In order to incorporate energy efficiency into its analysis, EIA had to collect some new data and refine its models. Prior to now it was very difficult for EIA to incorporate many energy efficiency policies into its analyses. We commend EIA for undertaking the effort to better include energy efficiency in their modeling. In our view, though, this remains a work in progress, and we trust that EIA will continue to refine its models.

Did EIA count all efficiency opportunities available?

In its analysis, EIA found that increased energy efficiency will reduce US electricity use for buildings by 2.6% in 2030 (1.8% decline in total US consumption), due mostly to utility rebate programs. EIA did not include expanded industrial efficiency into its CPP analysis. EIA also did not incorporate such policies as increased building codes and or expansion of combined heat and power (CHP) beyond the base case assumptions into its CPP analysis. A recent ACEEE report found that if states fully incorporate several energy efficiency policies into their CPP plans (e.g., energy saving targets for utilities, building codes and CHP), energy efficiency could reduce electricity consumption by about 25% relative to 2012 electricity sales, or about 22% relative to projected 2030 sales. That’s more than ten times what EIA found.

Why the big difference?

There appear to be two major factors accounting for the difference between the EIA and ACEEE analyses. First, EIA only considers a subset of available energy efficiency actions. It just considers utility programs affecting buildings, and only looks at some specific efficiency measures incorporated into its models, such as more efficient lighting, water heating, refrigeration and heating and cooling systems. Increasingly, energy efficiency programs are looking beyond simple equipment upgrades, but these efforts are not captured in the EIA models (see ACEEE’s 2013 report on next generation programs). Furthermore, EIA looked only at technologies widely available today and did not consider the evolution of new technologies in the future.

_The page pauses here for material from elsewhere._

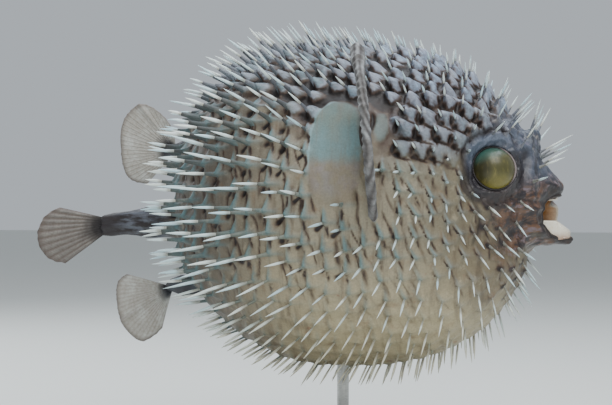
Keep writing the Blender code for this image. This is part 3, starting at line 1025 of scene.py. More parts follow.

Second, EIA did not count existing utility energy efficiency program efforts to the extent they are already incorporated into their reference case forecast. The reference case forecast incorporates historical trends, which, in their CPP report, EIA estimates to be savings of 0.5% of utility sales each year. Over EIA’s ten-year analysis period, this means about 5% savings that EIA has in their 2030 baseline and not in their CPP case. Thus the difference between the EIA and ACEEE analyses is more like a factor of three: ACEEE’s 22% savings vs. EIA’s approximately 7% savings (1.8% plus 5%).

Bottom line

It’s good that EIA is working to better incorporate energy efficiency, but there’s substantially more efficiency available to states for their CPP compliance plans than is included in EIA’s initial analysis.